Exercise objective — Scan the listing below for the word "bodies" and state how many lines hold it. Write nothing but the number.
— Start Data shown —
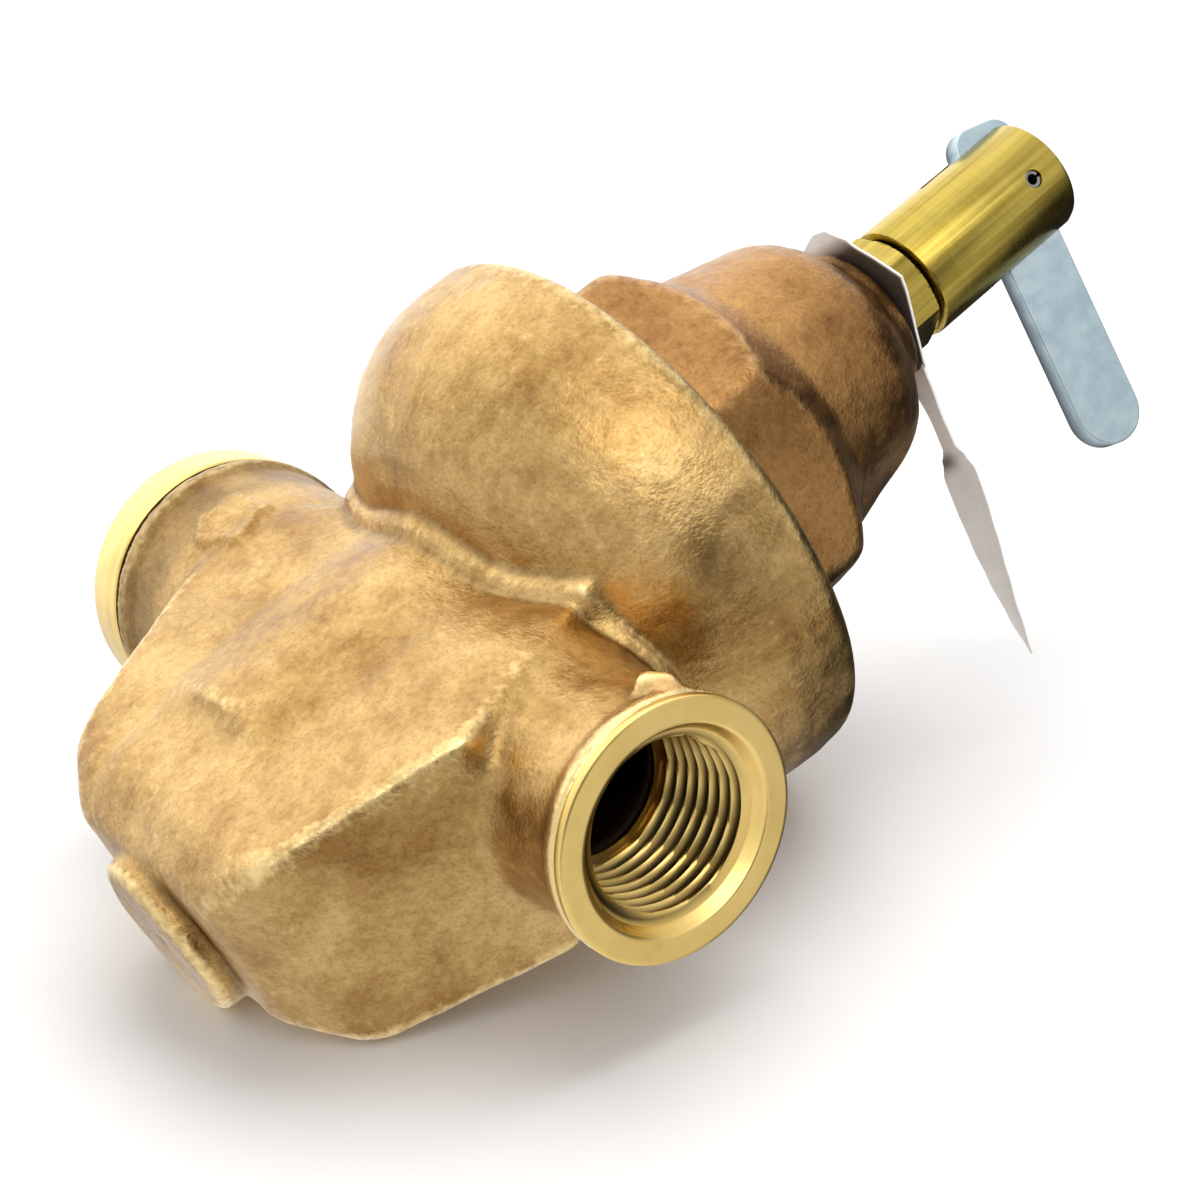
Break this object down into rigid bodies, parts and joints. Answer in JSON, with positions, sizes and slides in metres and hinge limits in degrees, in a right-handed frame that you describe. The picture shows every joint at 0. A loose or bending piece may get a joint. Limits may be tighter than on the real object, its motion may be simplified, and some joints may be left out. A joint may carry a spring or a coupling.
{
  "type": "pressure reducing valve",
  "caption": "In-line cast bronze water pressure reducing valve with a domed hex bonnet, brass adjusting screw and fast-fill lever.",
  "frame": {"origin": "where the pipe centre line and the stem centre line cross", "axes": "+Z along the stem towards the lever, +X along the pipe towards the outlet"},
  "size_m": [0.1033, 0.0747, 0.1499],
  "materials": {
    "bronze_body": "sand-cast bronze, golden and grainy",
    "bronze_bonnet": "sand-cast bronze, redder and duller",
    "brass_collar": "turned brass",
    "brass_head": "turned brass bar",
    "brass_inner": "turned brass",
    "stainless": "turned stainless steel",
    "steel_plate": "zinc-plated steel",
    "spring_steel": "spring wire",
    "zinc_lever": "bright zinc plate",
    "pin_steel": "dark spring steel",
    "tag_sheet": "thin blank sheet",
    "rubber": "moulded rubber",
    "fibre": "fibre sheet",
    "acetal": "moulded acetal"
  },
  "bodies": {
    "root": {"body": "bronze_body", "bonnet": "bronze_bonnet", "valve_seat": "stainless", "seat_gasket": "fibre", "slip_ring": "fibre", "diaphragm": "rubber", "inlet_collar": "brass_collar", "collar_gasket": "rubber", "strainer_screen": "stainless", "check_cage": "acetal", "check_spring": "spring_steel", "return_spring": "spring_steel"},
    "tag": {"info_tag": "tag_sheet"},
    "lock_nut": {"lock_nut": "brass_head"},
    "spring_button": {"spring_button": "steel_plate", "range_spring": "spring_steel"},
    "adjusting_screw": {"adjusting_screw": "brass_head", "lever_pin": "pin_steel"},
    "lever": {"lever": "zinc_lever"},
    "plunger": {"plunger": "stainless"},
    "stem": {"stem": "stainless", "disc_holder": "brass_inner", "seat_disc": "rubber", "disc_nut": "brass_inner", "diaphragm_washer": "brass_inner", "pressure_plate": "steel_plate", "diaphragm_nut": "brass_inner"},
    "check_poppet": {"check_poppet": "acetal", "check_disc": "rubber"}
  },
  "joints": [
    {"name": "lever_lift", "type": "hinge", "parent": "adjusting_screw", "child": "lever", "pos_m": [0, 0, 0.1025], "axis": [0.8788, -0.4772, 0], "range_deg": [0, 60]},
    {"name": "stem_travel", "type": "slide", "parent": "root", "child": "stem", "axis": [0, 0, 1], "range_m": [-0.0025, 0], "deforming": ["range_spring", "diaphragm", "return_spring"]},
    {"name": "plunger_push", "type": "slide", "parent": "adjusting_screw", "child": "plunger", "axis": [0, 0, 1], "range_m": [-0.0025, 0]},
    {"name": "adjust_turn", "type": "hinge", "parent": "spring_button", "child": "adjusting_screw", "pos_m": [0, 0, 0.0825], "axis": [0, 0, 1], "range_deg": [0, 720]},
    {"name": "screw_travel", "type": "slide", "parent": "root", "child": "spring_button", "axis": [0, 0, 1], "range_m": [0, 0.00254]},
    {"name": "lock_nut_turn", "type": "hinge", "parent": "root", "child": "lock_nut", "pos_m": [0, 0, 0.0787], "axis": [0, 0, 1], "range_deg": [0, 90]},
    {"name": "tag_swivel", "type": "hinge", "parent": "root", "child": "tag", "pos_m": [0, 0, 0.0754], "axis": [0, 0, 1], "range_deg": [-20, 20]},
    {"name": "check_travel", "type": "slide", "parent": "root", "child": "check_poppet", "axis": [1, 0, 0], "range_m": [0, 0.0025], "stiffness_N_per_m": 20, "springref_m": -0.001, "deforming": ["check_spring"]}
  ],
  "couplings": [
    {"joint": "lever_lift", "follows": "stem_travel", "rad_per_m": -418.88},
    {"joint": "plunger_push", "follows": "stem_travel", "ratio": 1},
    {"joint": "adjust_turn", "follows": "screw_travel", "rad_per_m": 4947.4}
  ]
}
— End Data shown —
Response below — 2